[THE PROBLEM]
Below is a set of records; restate each one word for word.

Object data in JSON
****

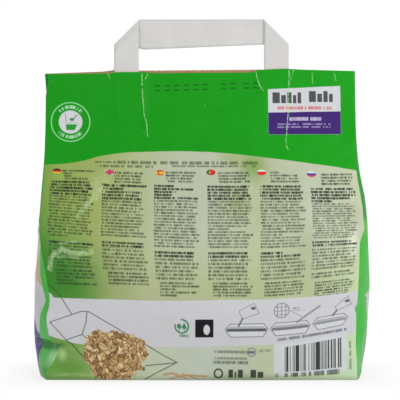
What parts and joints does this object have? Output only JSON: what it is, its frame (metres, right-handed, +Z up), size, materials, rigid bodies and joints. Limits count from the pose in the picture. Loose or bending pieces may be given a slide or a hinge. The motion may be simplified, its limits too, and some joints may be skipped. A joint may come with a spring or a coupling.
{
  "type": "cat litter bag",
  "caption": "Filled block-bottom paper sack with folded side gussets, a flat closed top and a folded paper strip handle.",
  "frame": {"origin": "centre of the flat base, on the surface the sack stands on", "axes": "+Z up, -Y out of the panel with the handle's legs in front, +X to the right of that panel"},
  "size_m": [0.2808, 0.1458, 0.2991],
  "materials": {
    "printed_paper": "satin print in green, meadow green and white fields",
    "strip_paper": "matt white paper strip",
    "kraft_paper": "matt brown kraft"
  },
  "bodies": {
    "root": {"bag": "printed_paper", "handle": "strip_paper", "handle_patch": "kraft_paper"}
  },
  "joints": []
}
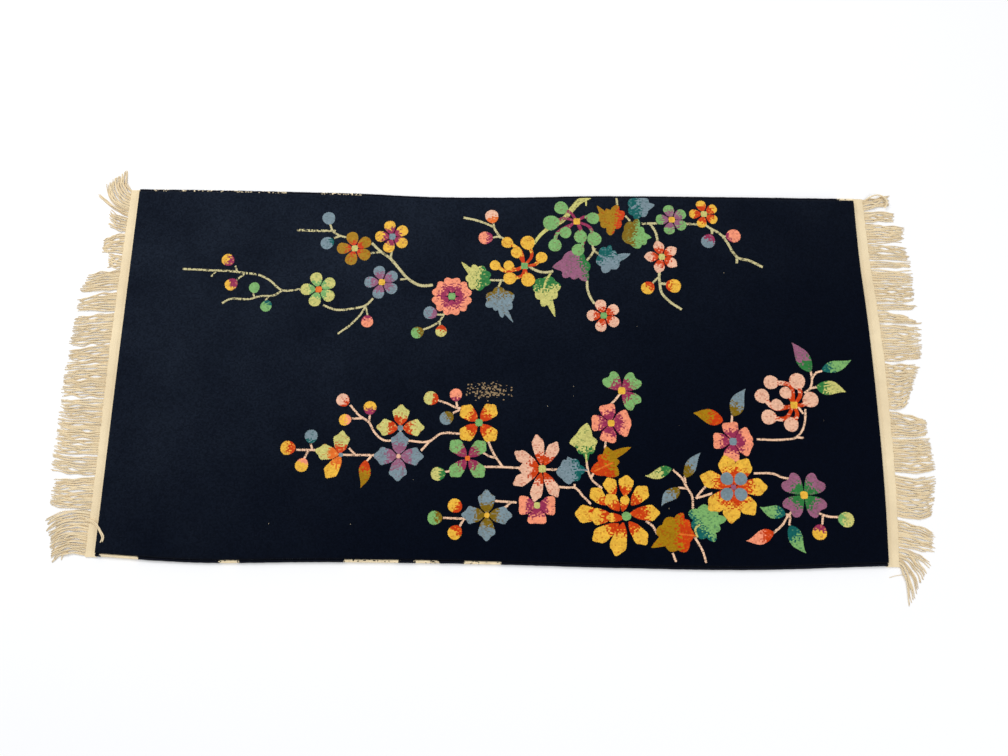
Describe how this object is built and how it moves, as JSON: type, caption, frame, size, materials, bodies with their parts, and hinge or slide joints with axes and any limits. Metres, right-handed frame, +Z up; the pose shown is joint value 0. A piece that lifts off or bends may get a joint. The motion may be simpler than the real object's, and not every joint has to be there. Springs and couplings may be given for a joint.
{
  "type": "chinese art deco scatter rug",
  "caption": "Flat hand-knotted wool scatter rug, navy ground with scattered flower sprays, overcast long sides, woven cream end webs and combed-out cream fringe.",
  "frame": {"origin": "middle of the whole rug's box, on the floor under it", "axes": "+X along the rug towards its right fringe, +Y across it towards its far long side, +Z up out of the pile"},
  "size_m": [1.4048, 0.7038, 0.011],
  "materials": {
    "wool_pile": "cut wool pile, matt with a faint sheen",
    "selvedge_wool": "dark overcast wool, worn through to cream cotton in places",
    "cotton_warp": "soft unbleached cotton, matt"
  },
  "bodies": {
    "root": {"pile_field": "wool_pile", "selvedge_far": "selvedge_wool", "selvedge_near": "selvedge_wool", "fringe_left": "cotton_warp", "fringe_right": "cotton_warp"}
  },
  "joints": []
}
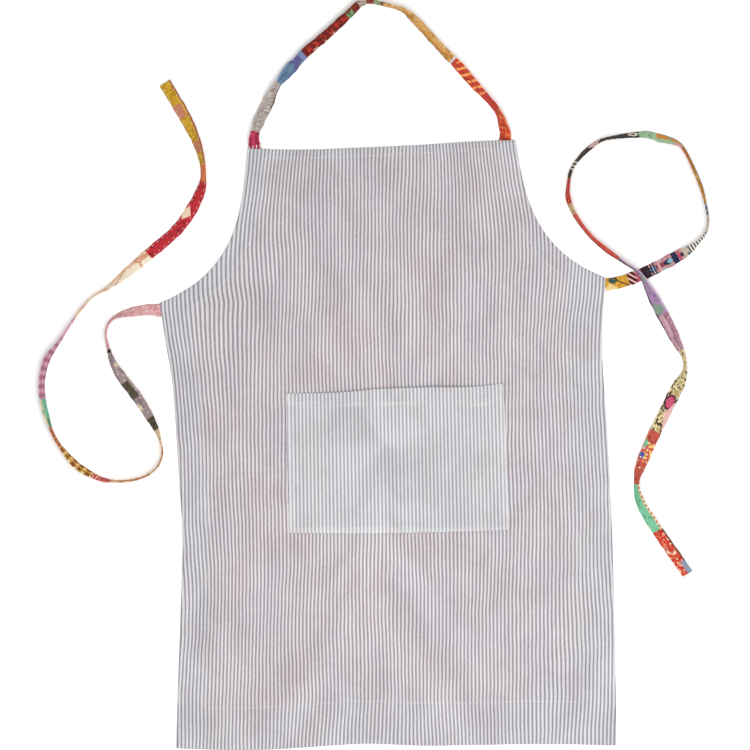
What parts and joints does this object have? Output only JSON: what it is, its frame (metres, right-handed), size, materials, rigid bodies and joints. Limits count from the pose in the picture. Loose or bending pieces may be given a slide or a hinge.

****

[ANSWER TO THIS PROBLEM]
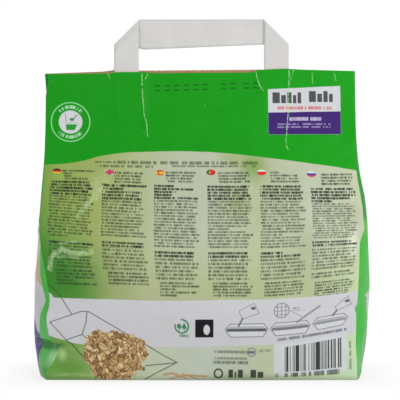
What parts and joints does this object have? Output only JSON: what it is, its frame (metres, right-handed, +Z up), size, materials, rigid bodies and joints. Limits count from the pose in the picture. Loose or bending pieces may be given a slide or a hinge. The motion may be simplified, its limits too, and some joints may be skipped. A joint may come with a spring or a coupling.
{
  "type": "cat litter bag",
  "caption": "Filled block-bottom paper sack with folded side gussets, a flat closed top and a folded paper strip handle.",
  "frame": {"origin": "centre of the flat base, on the surface the sack stands on", "axes": "+Z up, -Y out of the panel with the handle's legs in front, +X to the right of that panel"},
  "size_m": [0.2808, 0.1458, 0.2991],
  "materials": {
    "printed_paper": "satin print in green, meadow green and white fields",
    "strip_paper": "matt white paper strip",
    "kraft_paper": "matt brown kraft"
  },
  "bodies": {
    "root": {"bag": "printed_paper", "handle": "strip_paper", "handle_patch": "kraft_paper"}
  },
  "joints": []
}
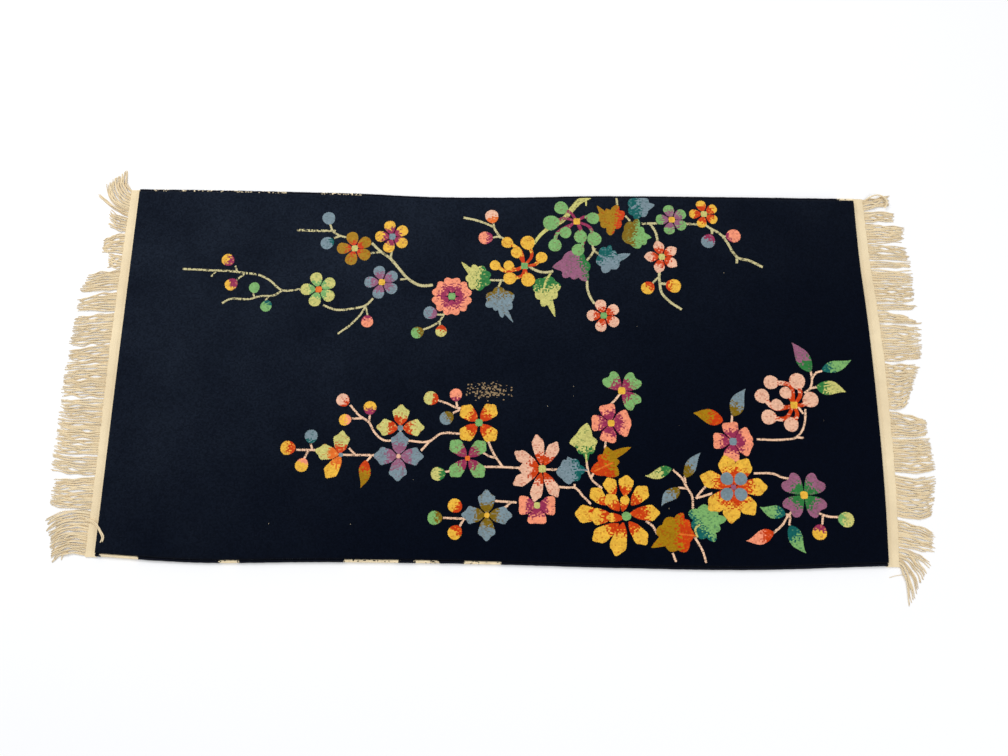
Describe how this object is built and how it moves, as JSON: type, caption, frame, size, materials, bodies with their parts, and hinge or slide joints with axes and any limits. Metres, right-handed frame, +Z up; the pose shown is joint value 0. A piece that lifts off or bends may get a joint. The motion may be simpler than the real object's, and not every joint has to be there. Springs and couplings may be given for a joint.
{
  "type": "chinese art deco scatter rug",
  "caption": "Flat hand-knotted wool scatter rug, navy ground with scattered flower sprays, overcast long sides, woven cream end webs and combed-out cream fringe.",
  "frame": {"origin": "middle of the whole rug's box, on the floor under it", "axes": "+X along the rug towards its right fringe, +Y across it towards its far long side, +Z up out of the pile"},
  "size_m": [1.4048, 0.7038, 0.011],
  "materials": {
    "wool_pile": "cut wool pile, matt with a faint sheen",
    "selvedge_wool": "dark overcast wool, worn through to cream cotton in places",
    "cotton_warp": "soft unbleached cotton, matt"
  },
  "bodies": {
    "root": {"pile_field": "wool_pile", "selvedge_far": "selvedge_wool", "selvedge_near": "selvedge_wool", "fringe_left": "cotton_warp", "fringe_right": "cotton_warp"}
  },
  "joints": []
}
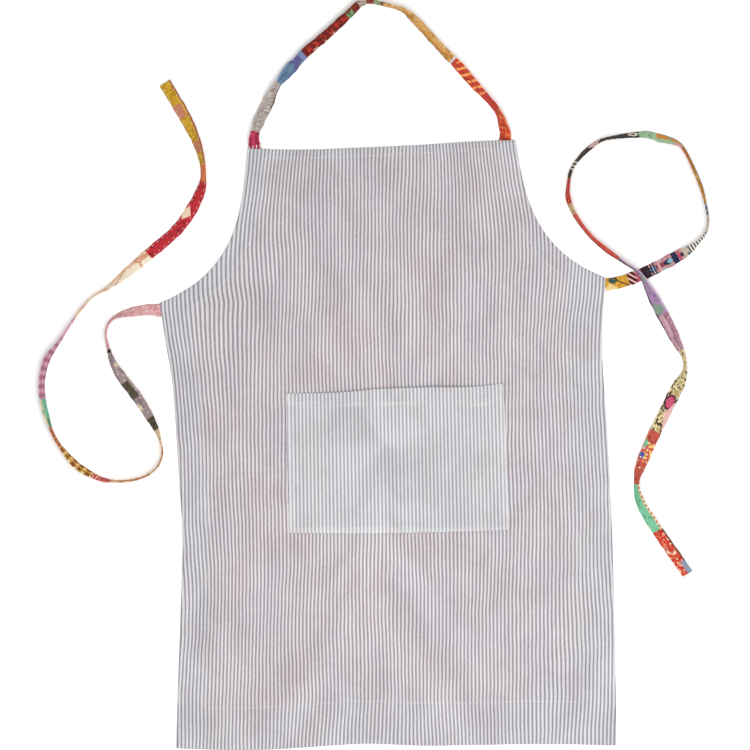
What parts and joints does this object have? Output only JSON: what it is, its frame (metres, right-handed), size, materials, rigid bodies and joints. Limits count from the pose in the picture. Loose or bending pieces may be given a slide or a hinge.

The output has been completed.